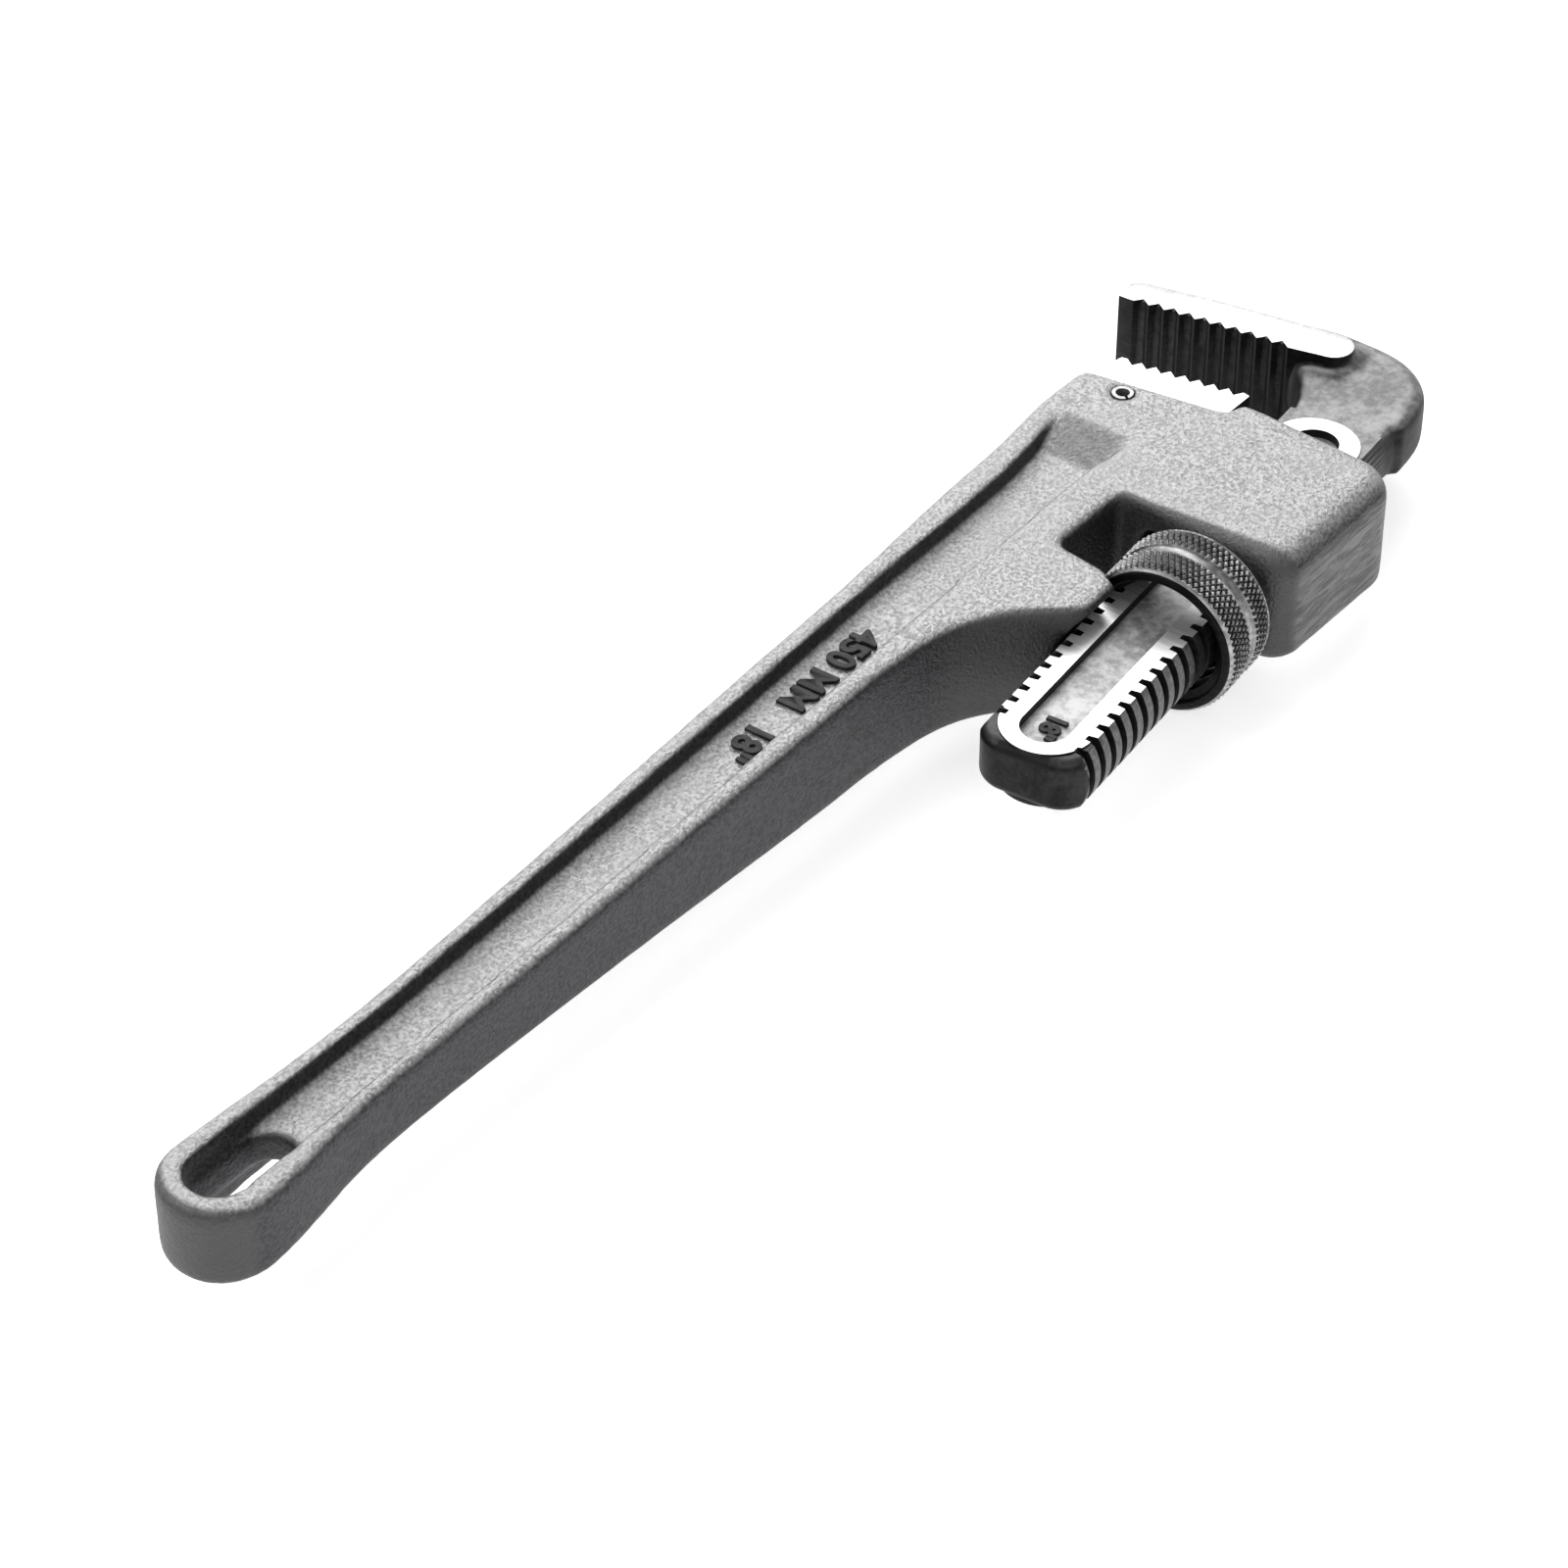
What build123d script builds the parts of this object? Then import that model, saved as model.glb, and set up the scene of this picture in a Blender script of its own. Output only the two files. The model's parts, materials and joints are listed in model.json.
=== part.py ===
from build123d import *
import math
import os

# An 18 inch (450 mm class) straight pipe wrench with a cast I-beam handle. Millimetres.
# It is drawn on its mid-plane (z = 0) with the handle along X and the jaw mouth towards +Y,
# and moved at the end so that it lies on its flat side on z = 0, centred over the origin.

# Handle: its round end, and its half thickness and its web's half thickness along X
END_X = -213.7
END_Y = -3.6
END_RADIUS = 15.1
HEAD_HALF = 17.5
RIM_HALF = [
    (-235, 12.2), (-205, 11.2), (-165, 10.3), (-140, 10.6), (-100, 11.8), (-50, 13.8), (0, 15.8), (60, 17.0),
    (100, HEAD_HALF),
]
WEB_HALF = [
    (-235, 4.5), (-205, 4.5), (-165, 4.6), (-140, 4.9), (-100, 6.2), (-50, 8.2), (0, 10.2), (60, 11.6),
    (100, 12.1),
]
RIM_ROUND = 3.0

# Corners of the nose, the notch for the nut, the housing and the seat of the heel jaw
NOSE_START = (77.0, -40.0)
NOSE_TIP = (88.0, -39.5)
NOTCH_FOOT = (90.6, -17.5)
NOTCH_HEAD = (117.3, -17.5)
HOUSING_FOOT = (117.3, -71.0)
HOUSING_TOP = (174.0, -71.0)
SEAT_SHOULDER = (174.0, -18.6)
SEAT_CORNER = (167.6, -17.6)
SEAT_END = (161.0, 22.6)
HEAD_CORNER = (160.4, 25.2)
HEAD_SIDE = (146.0, 25.5)

# Channel in each face: its round end, and where its floor ramps up into the head
CHANNEL_RADIUS = 8.0
CHANNEL_Y = -3.4
RAMP_FOOT_X = 125.0
RAMP_TOP_X = 142.0

# Hang hole through the web at the handle's end
HANG_HOLE_RADIUS = 6.5
HANG_HOLE_LENGTH = 29.4
HANG_HOLE_X = -206.6

# Axis of the adjusting nut, which leans away from the handle towards its lower end
LEAN_DEG = 5.8
NUT_X = 89.4
NUT_Y = -50.0

# Adjusting nut
NUT_RADIUS = 22.0
NUT_LENGTH = 21.7
NUT_BORE = 18.35
NUT_ROOM = 2.5

# Hook's shank: a screw with two flats, loose in the nut and nearer the handle than its axis
SCREW_SIDE = 2.0
SHANK_RADIUS = 16.0
SHANK_FLAT = 8.5
SHANK_FORGED = 8.0
SHANK_CORNER = 9.6
SHANK_SHOULDER = 3.0
THREAD_PITCH = 5.48
THREAD_DEPTH = 2.1
THREAD_ROOT_SHARE = 0.17
THREAD_MOUTH_SHARE = 0.27
LEAD_DEG = 3.1
SHANK_START = -67.6
THREAD_START = -58.9
THREAD_END = 86.0
SHANK_END = 104.0
GUIDED_END = 110.0
GROUND_START = -66.7
GROUND_END = 102.8
GROUND_WIDTH = 25.6
GROUND_TEETH_START = -54.0
RECESS_START = -62.1
RECESS_END = 97.5
RECESS_WIDTH = 13.6
RECESS_DEPTH = 2.6

# Passage for the shank through the head, with room on the handle side to rock
PASSAGE_GAP = 0.45
PASSAGE_ROCK_ROOM = 4.6
PASSAGE_START = 24.0

# Hook jaw
JAW_HALF = 14.0
HOOK_BODY_HALF = 9.5
HOOK_ROUND = 4.5
SHOULDER_HALF = 12.0
SHOULDER_ROUND = 3.0
RAMP_START = 107.0
RAMP_END = 122.0
HOOK_BACK_TOP = (208.8, 41.2)
HOOK_TIP = (199.4, 40.4)
HOOK_TEETH_START = (199.6, 35.5)
HOOK_TEETH_END = (206.9, -11.5)
HOOK_TEETH = 10
TOOTH_DEPTH = 2.3

# Heel jaw and the roll pin that holds it
HEEL_HALF = 15.5
HEEL_TEETH = 8
HEEL_TEETH_START = (172.9, 18.9)
HEEL_TEETH_END = (178.9, -15.4)
TANG_HALF = 7.0
PIN_X = 156.8
PIN_Y = 9.3
PIN_RADIUS = 3.0
PIN_BORE = 2.0
PIN_SLOT = 0.9
PIN_HALF_LENGTH = 17.1

# Springs behind the shank
BLADE_GAP = 0.3
BLADE_THICKNESS = 0.8
BLADE_WIDTH = 8.0
BLADE_LENGTH = 32.0
BLADE_ALONG = 58.0
BLADE_LIFT = 0.4
BLADE_TURN = 4.0
COIL_RADIUS = 3.6
COIL_WIRE = 0.5
COIL_TURNS = 5
COIL_PLAY = 0.05
POCKET_RADIUS = 4.6
POCKET_DEPTH = 8.0
RIVET_RADIUS = 1.6

CUT = 80.0

axis_dir = Vector(math.cos(math.radians(LEAN_DEG)), math.sin(math.radians(LEAN_DEG)), 0)
side_dir = Vector(-axis_dir.Y, axis_dir.X, 0)
nut_point = Vector(NUT_X, NUT_Y, 0)


def on_axis(along, across=0.0):
    """A point on the mid-plane, from the nut's lower face: along the nut's axis and across it towards +Y."""
    return nut_point + axis_dir * along + side_dir * across


def nut_plane(along, across=0.0):
    """A plane square to the nut's axis, whose local x points down and whose local y points to the handle."""
    return Plane(origin=on_axis(along, across), x_dir=(0, 0, -1), z_dir=axis_dir)


def screw_frame(along):
    """A flat frame on the mid-plane over the screw's own axis, x along the screw and z up."""
    return Plane(origin=on_axis(along, SCREW_SIDE), x_dir=axis_dir, z_dir=(0, 0, 1))


def spring_plane(across):
    """A plane facing the handle at the spring, at a distance from the screw's axis."""
    return Plane(origin=on_axis(BLADE_ALONG, SCREW_SIDE + across), x_dir=axis_dir, z_dir=side_dir)


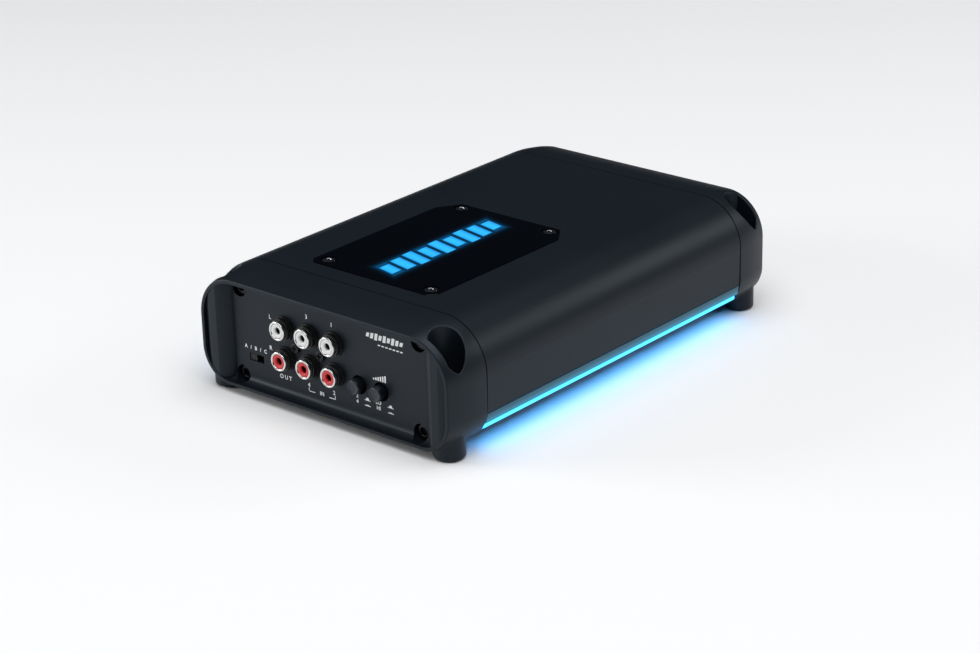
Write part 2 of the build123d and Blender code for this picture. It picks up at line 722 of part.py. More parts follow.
inductor_half, inductor_height = 6.5, 11.0
with BuildPart() as output_inductors:
    for x in (-32.0, 32.0):
        for y in (-22.0, 14.0):
            box_between((x - inductor_half, y - inductor_half, board_top_z),
                        (x + inductor_half, y + inductor_half, board_top_z + inductor_height))
    fillet(output_inductors.edges().filter_by(Axis.Z), radius=1.5)
save(output_inductors, "output_inductors")

capacitor_y, capacitor_radius, capacitor_height = 75.0, 8.0, 26.0
with BuildPart() as supply_capacitors:
    for x in (-38.0, -20.0, 20.0, 38.0):
        rod_z(x, capacitor_y, capacitor_radius, board_top_z, board_top_z + capacitor_height)
    fillet(supply_capacitors.edges().filter_by(GeomType.CIRCLE), radius=0.8)
save(supply_capacitors, "supply_capacitors")

# ===================================== power transistors on the heatsink
pad_x = leg_inner_x - 0.4
package_x = pad_x - 4.5
package_low_z, package_high_z = 18.5, 34.0
lead_x, lead_pitch = 57.4, 2.54
transistor_ys = (-50.0, -25.0, 0.0, 25.0, 50.0)

with BuildPart() as power_transistors:
    for side in (-1, 1):
        for y in transistor_ys:
            near_x, far_x = sorted((side * package_x, side * pad_x))
            box_between((near_x, y - 5.0, package_low_z), (far_x, y + 5.0, package_high_z))
            for lead_y in (y - lead_pitch, y, y + lead_pitch):
                box_between((side * lead_x - 0.25, lead_y - 0.4, board_top_z),
                            (side * lead_x + 0.25, lead_y + 0.4, package_low_z + 0.1))
save(power_transistors, "power_transistors")

with BuildPart() as thermal_pads:
    for side in (-1, 1):
        near_x, far_x = sorted((side * pad_x, side * leg_inner_x))
        box_between((near_x, -58.0, 17.5), (far_x, 58.0, 35.0))
        for y in clamp_screw_ys:
            rod_x(side, y, clamp_screw_z, 2.0, pad_x - 1, leg_inner_x + 1, mode=Mode.SUBTRACT)
save(thermal_pads, "thermal_pads")

clamp_inner_x = package_x - 3.0
with BuildPart() as transistor_clamps:
    for side in (-1, 1):
        near_x, far_x = sorted((side * clamp_inner_x, side * package_x))
        box_between((near_x, -57.0, 23.5), (far_x, 57.0, 31.5))
        for y in clamp_screw_ys:
            rod_x(side, y, clamp_screw_z, clearance_radius, clamp_inner_x - 1, package_x + 1,
                  mode=Mode.SUBTRACT)
save(transistor_clamps, "transistor_clamps")

with BuildPart() as clamp_screws:
    for side in (-1, 1):
        for y in clamp_screw_ys:
            rod_x(side, y, clamp_screw_z, shank_radius_m3, clamp_inner_x, leg_outer_x + 1.5)
            rod_x(side, y, clamp_screw_z, 2.8, clamp_inner_x - 2.4, clamp_inner_x)
save(clamp_screws, "clamp_screws")

# ============================================ control board and its dials
control_half_width, control_front_y, control_back_y = 25.0, -64.6, 3.4
with BuildPart() as control_board:
    box_between((-control_half_width, control_front_y, control_board_z),
                (control_half_width, control_back_y, control_top_z))
save(control_board, "control_board")

with BuildPart() as control_board_posts:
    for x, y in control_post_places:
        rod_z(x, y, 2.5, board_top_z, control_board_z)
    for x in (-6.0, 6.0):
        for y in (-60.0, -2.0):
            rod_z(x, y, 1.5, control_top_z, led_board_z)
save(control_board_posts, "control_board_posts")

with BuildPart() as board_connector:
    box_between((-12.0, -16.0, board_top_z), (12.0, -11.0, control_board_z))
save(board_connector, "board_connector")

with BuildPart() as dial_bodies:
    for x, y in dial_places.values():
        with Locations((x, y, control_top_z + dial_body_height / 2)):
            Box(dial_body_size, dial_body_size, dial_body_height)
        rod_z(x, y, dial_radius + running_gap, control_top_z + 1, dial_top_z, mode=Mode.SUBTRACT)
save(dial_bodies, "dial_bodies")

for name, (x, y) in dial_places.items():
    with BuildPart() as dial:
        rod_z(x, y, dial_radius, control_top_z + 1.1, dial_top_z)
        box_between((x - 0.4, y - dial_radius, dial_top_z - 1.2),
                    (x + 0.4, y + dial_radius, dial_top_z), mode=Mode.SUBTRACT)
    save(dial, name)

filter_travel = 4.0
with BuildPart() as filter_switch_bodies:
    for x, y in filter_places.values():
        box_between((x - 3.2, y - 6.4, control_top_z), (x + 3.2, y + 6.4, control_top_z + 4.4))
        box_between((x - 1.8, y - 5.0, control_top_z + 1),
                    (x + 1.8, y + 5.0, control_top_z + 5), mode=Mode.SUBTRACT)
save(filter_switch_bodies, "filter_switch_bodies")

for name, (x, y) in filter_places.items():
    with BuildPart() as slider:
        start_y = y - filter_travel / 2
        box_between((x - 1.6, start_y - 2.0, control_top_z + 1.2),
                    (x + 1.6, start_y + 2.0, control_top_z + 4.4))
        box_between((x - 1.0, start_y - 1.2, control_top_z + 4.4),
                    (x + 1.0, start_y + 1.2, dial_top_z - 0.6))
    save(slider, name)

# ============================================================= rear panel
block_back_y = 88.0
block_face_y = 106.6
pocket_y = 100.6
terminal_rows = [
    # first way's X, pitch, ways, pocket width, plate size, head radius, shank radius
    (-41.6, 11.6, 3, 10.0, 8.6, 3.9, 2.0),
    (-1.75, 6.5, 8, 5.2, 4.8, 2.3, 1.4),
]
terminal_frames = [(power_low, power_high), (speaker_low, speaker_high)]


def terminal_ways(row):
    """X of each way of a terminal strip."""
    first_x, pitch, ways = row[:3]
    return [first_x + pitch * number for number in range(ways)]


for row, (low, high), name in zip(terminal_rows, terminal_frames,
                                  ("power_terminal_block", "speaker_terminal_block")):
    pocket_width, shank_radius = row[3], row[6]
    middle_z = (low[1] + high[1]) / 2
    with BuildPart() as block:
        box_between((low[0], block_back_y, low[1]), (high[0], block_face_y, high[1]))
        for x in terminal_ways(row):
            box_between((x - pocket_width / 2, pocket_y, low[1] + 2.2),
                        (x + pocket_width / 2, block_face_y + 1, high[1] - 2.2),
                        mode=Mode.SUBTRACT)
            rod_y(1, x, middle_z, shank_radius + 0.1, pocket_y - 7, pocket_y + 1,
                  mode=Mode.SUBTRACT)
    save(block, name)

with BuildPart() as terminal_plates:
    for row, (low, high) in zip(terminal_rows, terminal_frames):
        plate, shank_radius = row[4], row[6]
        middle_z = (low[1] + high[1]) / 2
        for x in terminal_ways(row):
            box_between((x - plate / 2, pocket_y, middle_z - 4.2),
                        (x + plate / 2, pocket_y + 1.2, middle_z + 4.2))
            rod_y(1, x, middle_z, shank_radius + 0.1, pocket_y - 1, pocket_y + 2,
                  mode=Mode.SUBTRACT)
save(terminal_plates, "terminal_plates")

with BuildPart() as terminal_screws:
    for row, (low, high) in zip(terminal_rows, terminal_frames):
        head_radius, shank_radius = row[5], row[6]
        middle_z = (low[1] + high[1]) / 2
        head_y = pocket_y + 1.2
        for x in terminal_ways(row):
            rod_y(1, x, middle_z, shank_radius, pocket_y - 6, head_y)
            rod_y(1, x, middle_z, head_radius, head_y, head_y + head_radius * 0.6)
            cross_slot_y(1, x, middle_z, head_y + head_radius * 0.6, head_radius * 1.15, 0.9)
save(terminal_screws, "terminal_screws")

fuse_width, fuse_height = 19.0, 5.0
fuse_xs = (-31.6, -10.8)
blade_offset = 6.5
fuse_z = (fuse_low[1] + fuse_high[1]) / 2
with BuildPart() as fuse_holder:
    box_between((fuse_low[0] - 1, panel_back_y - 1.3, fuse_low[1] - 1),
                (fuse_high[0] + 1, panel_back_y - 0.1, fuse_high[1] + 1))
    box_between((fuse_low[0], 88.0, fuse_low[1]), (fuse_high[0], 103.6, fuse_high[1]))
    for x in fuse_xs:
        box_between((x - fuse_width / 2 - 0.15, 98.6, fuse_z - fuse_height / 2 - 0.15),
                    (x + fuse_width / 2 + 0.15, 104.0, fuse_z + fuse_height / 2 + 0.15),
                    mode=Mode.SUBTRACT)
        for blade_x in (x - blade_offset, x + blade_offset):
            box_between((blade_x - 2.7, 89.0, fuse_z - 0.4), (blade_x + 2.7, 99.0, fuse_z + 0.4),
                        mode=Mode.SUBTRACT)
save(fuse_holder, "fuse_holder")

with BuildPart() as fuses:
    for x in fuse_xs:
        box_between((x - fuse_width / 2, 98.7, fuse_z - fuse_height / 2),
                    (x + fuse_width / 2, 106.9, fuse_z + fuse_height / 2))
        box_between((x - 6.0, 105.9, fuse_z - fuse_height / 2),
                    (x + 6.0, 107.0, fuse_z - 1.4), mode=Mode.SUBTRACT)
        for blade_x in (x - blade_offset, x + blade_offset):
            box_between((blade_x - 2.6, 89.5, fuse_z - 0.33), (blade_x + 2.6, 98.8, fuse_z + 0.33))
save(fuses, "fuses")
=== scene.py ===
import json
import math

import bmesh
import bpy
import numpy as np
from mathutils import Matrix, Vector


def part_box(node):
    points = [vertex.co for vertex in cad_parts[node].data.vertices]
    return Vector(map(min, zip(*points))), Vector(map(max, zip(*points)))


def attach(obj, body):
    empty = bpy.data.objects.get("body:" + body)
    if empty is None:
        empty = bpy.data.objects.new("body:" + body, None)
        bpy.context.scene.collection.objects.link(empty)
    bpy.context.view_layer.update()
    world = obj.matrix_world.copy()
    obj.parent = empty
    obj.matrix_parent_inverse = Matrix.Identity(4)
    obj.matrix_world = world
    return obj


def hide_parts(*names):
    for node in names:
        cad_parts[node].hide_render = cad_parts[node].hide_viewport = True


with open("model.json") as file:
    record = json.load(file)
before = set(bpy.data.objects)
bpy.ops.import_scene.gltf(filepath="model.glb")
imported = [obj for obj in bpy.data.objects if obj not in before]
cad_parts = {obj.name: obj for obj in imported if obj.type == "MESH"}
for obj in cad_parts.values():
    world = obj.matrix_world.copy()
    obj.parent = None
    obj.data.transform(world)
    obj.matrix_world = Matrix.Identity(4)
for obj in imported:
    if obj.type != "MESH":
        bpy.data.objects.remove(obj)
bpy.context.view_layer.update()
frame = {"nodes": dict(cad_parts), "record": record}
cadNodes = frame["nodes"]
mm = 0.001
print("frame loaded:", len(cadNodes), "nodes")


# shader maths: an expression on wires adds its Math nodes
class Wire:
    def __init__(self, finish, socket):
        self.finish = finish
        self.socket = socket

    def pair(self, operation, first, second):
        return self.finish.add("ShaderNodeMath", {"operation": operation}, {0: first, 1: second})

    def __add__(self, other):
        return self.pair("ADD", self, other)

    def __sub__(self, other):
        return self.pair("SUBTRACT", self, other)

    def __rsub__(self, other):
        return self.pair("SUBTRACT", other, self)

    def __mul__(self, other):
        return self.pair("MULTIPLY", self, other)

    def __truediv__(self, other):
        return self.pair("DIVIDE", self, other)

    __radd__ = __add__
    __rmul__ = __mul__

    def nearest(self):
        return self.pair("ROUND", self, 0.0)

    def higher(self, other):
        return self.pair("MAXIMUM", self, other)

    def lower(self, other):
        return self.pair("MINIMUM", self, other)

    def size(self):
        return self.pair("ABSOLUTE", self, 0.0)

    def exponent(self):
        return self.pair("EXPONENT", self, 0.0)

    # 0 at start, 1 at end, straight between them
    def ramp(self, start, end):
        return self.finish.add("ShaderNodeMapRange", {"clamp": True},
                               {"Value": self, "From Min": start, "From Max": end})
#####
▶ **WHAT THE EXERCISE ASKS**: Retype the entries above exactly, but only from the line containing "box_between((x - 6.0, 105.9, fuse_z" through the line containing "zip(*points))), Vector(map(max, zip(*points)))", both included.

▶ **RESPONSE**:
        box_between((x - 6.0, 105.9, fuse_z - fuse_height / 2),
                    (x + 6.0, 107.0, fuse_z - 1.4), mode=Mode.SUBTRACT)
        for blade_x in (x - blade_offset, x + blade_offset):
            box_between((blade_x - 2.6, 89.5, fuse_z - 0.33), (blade_x + 2.6, 98.8, fuse_z + 0.33))
save(fuses, "fuses")
=== scene.py ===
import json
import math

import bmesh
import bpy
import numpy as np
from mathutils import Matrix, Vector


def part_box(node):
    points = [vertex.co for vertex in cad_parts[node].data.vertices]
    return Vector(map(min, zip(*points))), Vector(map(max, zip(*points)))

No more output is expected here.